**Source excerpt:**
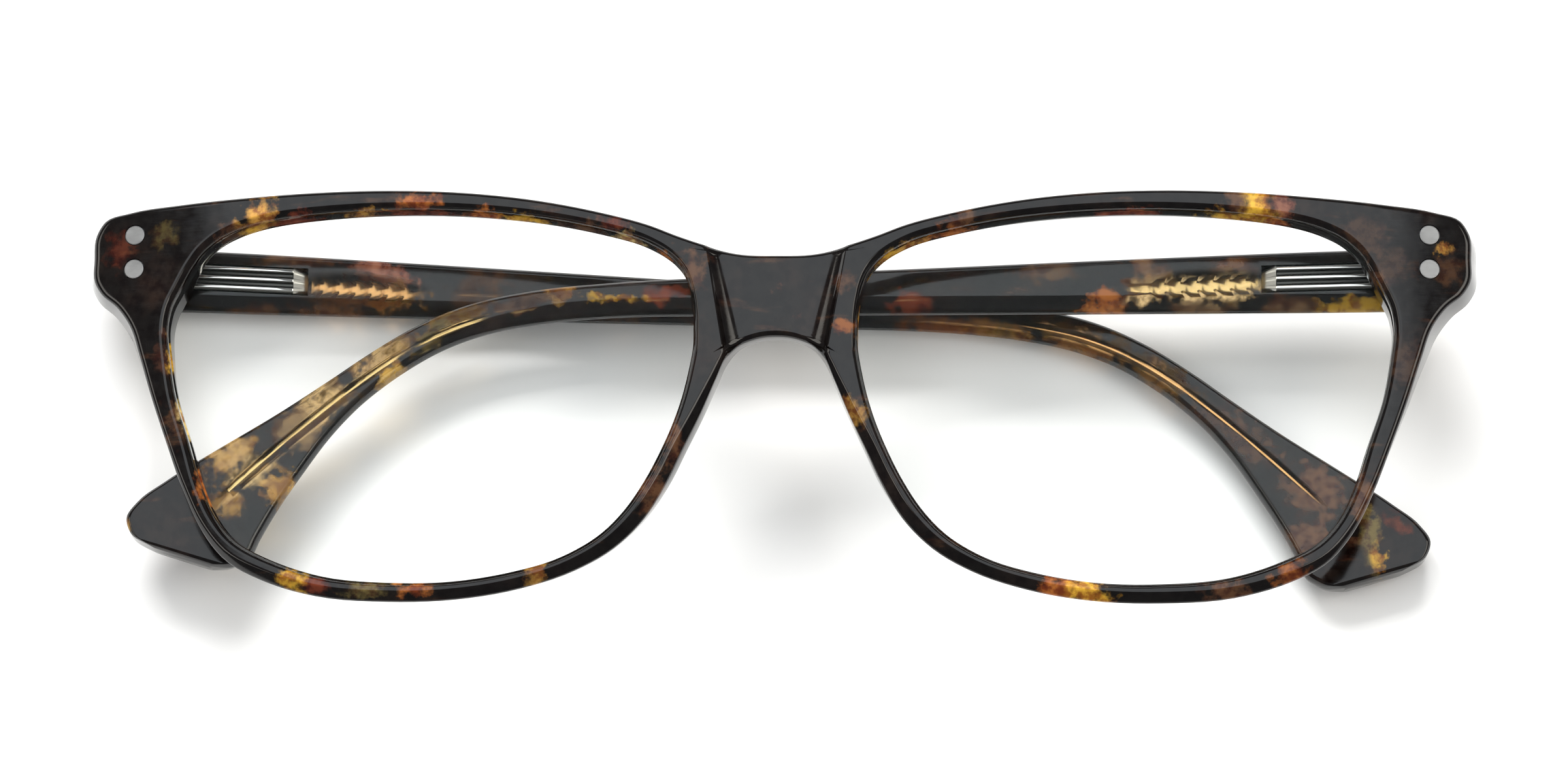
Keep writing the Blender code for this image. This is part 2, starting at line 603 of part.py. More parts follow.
def core_loft(start, end, grow):
    """The core wire, or the channel that it lies in when it is grown."""
    rows = smooth_rows(TEMPLE_ROWS, 4)
    places = [mix(start, end, i / CORE_STATIONS) for i in range(CORE_STATIONS + 1)]
    places = sorted({start, end, CORE_FLAT_END_S, CORE_ROUND_S, *places})
    rings = []
    for s in places:
        y = core_centre(s, rows)
        slope = core_centre(min(s + 1.0, end), rows) - core_centre(max(s - 1.0, start), rows)
        run = min(s + 1.0, end) - max(s - 1.0, start)
        length = math.hypot(run, slope)
        across = (-slope / length, run / length)
        near_case = case_y(s) - y
        y += near_case * (1.0 - ease(s, CORE_ROOT_S, CORE_ROUND_S))
        roundness = ease(s, CORE_FLAT_END_S, CORE_ROUND_S)
        half_y = mix(CORE_FLAT_HALF_Y, CORE_RADIUS, roundness) + grow
        half_w = mix(CORE_FLAT_HALF_W, CORE_RADIUS, roundness) + grow
        ring = []
        for k in range(CORE_SIDES):
            angle = 2 * math.pi * (k + 0.5) / CORE_SIDES
            v, w = half_y * math.cos(angle), half_w * math.sin(angle)
            w += CORE_W + temple_shift(s)
            ring.append(temple_point(s + across[0] * v, y + across[1] * v, w))
        rings.append(ring)
    return loft(rings)


def make_core_wire(side, word, parts, pivot, silver):
    bm = core_loft(CORE_ROOT_S, CORE_END_S, 0.0)
    finish(bm, f"core_wire_{word}", pivot, silver, parts, side, math.radians(50))


def make_spring_case(side, word, parts, cutters, pivot, silver):
    rings = []
    for s, drop in ((CASE_S[0], 0.0), (CASE_S[1] - 1.0, 0.0), (CASE_S[1], 0.8)):
        inner = CASE_W[0] + drop
        half = CASE_HALF_Y - 0.5 * drop
        section = (
            (-half, CASE_W[1]), (half, CASE_W[1]), (half, inner + CASE_CHAMFER),
            (half - CASE_CHAMFER, inner), (-half + CASE_CHAMFER, inner), (-half, inner + CASE_CHAMFER),
        )
        rings.append([temple_point(s, case_y(s) + y, w) for y, w in section])
    case = finish(loft(rings), f"spring_case_{word}", pivot, silver, parts, side, math.radians(20))
    cavity = temple_box((CASE_S[0] - 1.0, CAVITY_END_S - 0.8), CAVITY_HALF_Y, CAVITY_W)
    cut(case, cavity, f"case_cavity_{word}", pivot, cutters, side)


def rod_rings(radius, s_range, sides=12):
    """Circles on the rod's sloping line."""
    rings = []
    for s in s_range:
        ring = []
        for k in range(sides):
            angle = 2 * math.pi * k / sides
            y = case_y(s) + radius * math.cos(angle)
            ring.append(temple_point(s, y, ROD_W + radius * math.sin(angle)))
        rings.append(ring)
    return rings


def make_slider(side, word, parts, cutters, pivot, steel):
    """The temple's knuckle with the neck and rod that run into the case."""
    outline = [(-s, -w) for s, w in neck_outline(*NECK_W)]
    bm = prism(outline, HINGE_Y - KNUCKLE_HALF, HINGE_Y + KNUCKLE_HALF)
    for vert in bm.verts:
        vert.co.y -= CASE_SLOPE * max(0.0, -vert.co.x - BARREL_RADIUS)
    slider = finish(bm, f"hinge_slider_{word}", pivot, steel, parts, side, math.radians(40))
    rod = loft(rod_rings(ROD_RADIUS, (NECK_END_S - 0.3, ROD_END_S)))
    cut(slider, rod, f"slider_rod_{word}", pivot, cutters, side, "UNION")
    hole = cylinder(SCREW_HOLE, HINGE_Y - 2.0, HINGE_Y + 2.0, 1, (0.0, 0.0), 16)
    cut(slider, hole, f"slider_hole_{word}", pivot, cutters, side)


def neck_outline(near, far):
    """Barrel and neck, in s and w: the neck leaves the barrel between w near and far."""
    start = math.degrees(math.asin(near / BARREL_RADIUS))
    barrel = arc(BARREL_RADIUS, start, start - 270.0, 16)
    join = (0.0, far)
    return [(NECK_END_S, near), *barrel, join, (NECK_END_S, far)]


def make_stop(side, word, parts, cutters, pivot, steel):
    stop = finish(temple_box(STOP_S, STOP_HALF_Y, STOP_W), f"spring_stop_{word}", pivot, steel, parts, side)
    hole = loft(rod_rings(STOP_HOLE, (STOP_S[0] - 0.5, STOP_S[1] + 0.5)))
    cut(stop, hole, f"stop_hole_{word}", pivot, cutters, side)


def make_nut(side, word, parts, pivot, steel):
    outside = rod_rings(NUT_RADIUS, NUT_S)
    inside = rod_rings(NUT_HOLE, NUT_S[::-1])
    bm = loft(outside + inside, closed=True)
    finish(bm, f"rod_nut_{word}", pivot, steel, parts, side, math.radians(40))


def make_spring(side, word, parts, pivot, steel):
    """A coil round the rod, between the stop and the nut."""
    curve = bpy.data.curves.new(f"flex_spring_{word}", "CURVE")
    curve.dimensions = "3D"
    curve.bevel_depth = SPRING_WIRE * MM
    curve.bevel_resolution = 1
    curve.use_fill_caps = True
    count = SPRING_TURNS * SPRING_STEPS + 1
    line = curve.splines.new("POLY")
    line.points.add(count - 1)
    for i, point in enumerate(line.points):
        s = mix(*SPRING_S, i / (count - 1))
        angle = 2 * math.pi * i / SPRING_STEPS
        y = case_y(s) + SPRING_RADIUS * math.cos(angle)
        x, y, z = temple_point(s, y, ROD_W + SPRING_RADIUS * math.sin(angle))
        point.co = (side * x * MM, y * MM, z * MM, 1.0)
    spring = bpy.data.objects.new(f"flex_spring_{word}", curve)
    curve.materials.append(steel)
    parts.objects.link(spring)
    spring.parent = pivot


def new_empty(name, parts, parent, location, turn):
    empty = bpy.data.objects.new(name, None)
    parts.objects.link(empty)
    empty.parent = parent
    empty.location = [value * MM for value in location]
    empty.rotation_euler = (0.0, turn, 0.0)
    empty.empty_display_size = 0.005
    return empty


def main():
    clear_scene()
    parts = new_collection("eyeglasses_frame")
    cutters = new_collection("cutters")
    acetate = new_material("tortoise_acetate", (0.06, 0.03, 0.02), 0.12, 0.0)
    clear = new_material("clear_lens", (0.9, 0.93, 0.95), 0.05, 0.0, 0.25)
    silver = new_material("nickel_silver", (0.62, 0.61, 0.58), 0.2, 1.0)
    steel = new_material("steel", (0.5, 0.5, 0.52), 0.3, 1.0)
    frame = new_empty("front_frame", parts, None, (-CENTRE_X, -CENTRE_Y, LIFT), -FRONT_TILT)
    make_front(parts, cutters, frame, acetate)
    for side, word, fold in ((1, "right", RIGHT_FOLD), (-1, "left", LEFT_FOLD)):
        make_lens(side, word, parts, frame, clear)
        make_nose_pad(side, word, parts, frame, acetate)
        for y, place in zip(RIVET_YS, ("lower", "upper")):
            make_rivet(side, word, y, place, parts, cutters, frame, silver)
        make_hinge_plate(side, word, parts, cutters, frame, steel)
        make_hinge_screw(side, word, parts, cutters, frame, steel)
        pivot = new_empty(f"hinge_axis_{word}", parts, frame, (side * AXIS_X, 0.0, AXIS_Z), fold)
        make_slider(side, word, parts, cutters, pivot, steel)
        make_nut(side, word, parts, pivot, steel)
        make_temple(side, word, parts, cutters, pivot, acetate)
        make_spring_case(side, word, parts, cutters, pivot, silver)
        make_stop(side, word, parts, cutters, pivot, steel)
        make_spring(side, word, parts, pivot, steel)
        make_core_wire(side, word, parts, pivot, silver)


main()
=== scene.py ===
import json
import math

import bmesh
import bpy
from mathutils import Matrix, Vector


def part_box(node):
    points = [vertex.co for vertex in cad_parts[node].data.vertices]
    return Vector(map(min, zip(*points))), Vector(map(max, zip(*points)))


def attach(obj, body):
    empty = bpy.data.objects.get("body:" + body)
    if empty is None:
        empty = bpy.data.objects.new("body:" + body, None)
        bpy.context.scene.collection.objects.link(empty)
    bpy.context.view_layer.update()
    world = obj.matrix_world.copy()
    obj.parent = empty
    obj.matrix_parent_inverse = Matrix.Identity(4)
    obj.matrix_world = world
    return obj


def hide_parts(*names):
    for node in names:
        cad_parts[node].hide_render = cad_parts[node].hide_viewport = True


# Looks for the folded tortoiseshell eyeglasses frame. Every shape is worked out
# in millimetres in the front's own frame or in a temple's, and then placed by the
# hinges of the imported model. Left and right are the viewer's.

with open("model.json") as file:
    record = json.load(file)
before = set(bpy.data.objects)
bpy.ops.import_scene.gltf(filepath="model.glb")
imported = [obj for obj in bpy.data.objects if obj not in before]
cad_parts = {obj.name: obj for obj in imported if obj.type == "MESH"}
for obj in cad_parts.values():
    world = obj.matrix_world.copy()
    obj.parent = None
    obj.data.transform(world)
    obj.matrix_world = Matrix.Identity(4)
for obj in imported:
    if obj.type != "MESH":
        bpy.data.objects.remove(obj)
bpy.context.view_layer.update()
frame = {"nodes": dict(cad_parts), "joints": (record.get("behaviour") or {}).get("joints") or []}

MM = 0.001

# The front, as in the CAD: outlines, thickness and the saddle of the bridge.
BASE_RADIUS = 350.0
RIM_THICKNESS = 4.0
END_BACK_Z = -11.5
END_START_X, END_FULL_X = 57.5, 61.5
END_START_Y, END_FULL_Y = 2.0, 8.0
LEAN_FADE_X = 52.0, 66.0
END_FLARE, FLARE_X = 0.17, (60.0, 68.0)
FACE_SET_BACK = 0.1
INNER_BEVEL_WIDTH, INNER_BEVEL_DEPTH = 0.5, 0.7
BACK_BEVEL = 0.35
LOWER_UNDERCUT, LOWER_SWELL = 0.16, 0.4
LOWER_RIM_DOWN, LOWER_RIM_END_X = (6.0, 14.0), (52.0, 60.0)
GROOVE_FRONT, GROOVE_APEX, GROOVE_BACK, GROOVE_DEEP = 1.5, 2.2, 2.9, 0.65
CREASE_LOW, CREASE_HIGH = (5.15, 4.5), (6.85, 14.2)
SADDLE_WALL, SADDLE_FILLET = (0.5, 0.75), (0.95, 3.4)
SADDLE_FADE, CREASE_SOFT = 0.3, 0.08
RIM_STEPS, LENS_STEPS = 5, 3

# Where a section's points lie on the face, in millimetres past the crease.
CREASE_OFFSETS = (
    -0.3, -0.14, -0.06, 0.0, 0.06, 0.14, 0.25, 0.4, 0.6, 0.85, 1.15, 1.5, 1.9, 2.4, 2.9, 3.4,
)
NO_CREASE_SHARE = 0.6
BACK_SHARES = (0.9, 0.8, 0.7, 0.6, 0.5, 0.4, 0.3, 0.2, 0.1)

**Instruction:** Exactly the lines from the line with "make_temple(side, word, parts, cutters, pivot, acetate)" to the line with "obj.matrix_world = world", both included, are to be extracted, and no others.

**Exercise solution:**
        make_temple(side, word, parts, cutters, pivot, acetate)
        make_spring_case(side, word, parts, cutters, pivot, silver)
        make_stop(side, word, parts, cutters, pivot, steel)
        make_spring(side, word, parts, pivot, steel)
        make_core_wire(side, word, parts, pivot, silver)


main()
=== scene.py ===
import json
import math

import bmesh
import bpy
from mathutils import Matrix, Vector


def part_box(node):
    points = [vertex.co for vertex in cad_parts[node].data.vertices]
    return Vector(map(min, zip(*points))), Vector(map(max, zip(*points)))


def attach(obj, body):
    empty = bpy.data.objects.get("body:" + body)
    if empty is None:
        empty = bpy.data.objects.new("body:" + body, None)
        bpy.context.scene.collection.objects.link(empty)
    bpy.context.view_layer.update()
    world = obj.matrix_world.copy()
    obj.parent = empty
    obj.matrix_parent_inverse = Matrix.Identity(4)
    obj.matrix_world = world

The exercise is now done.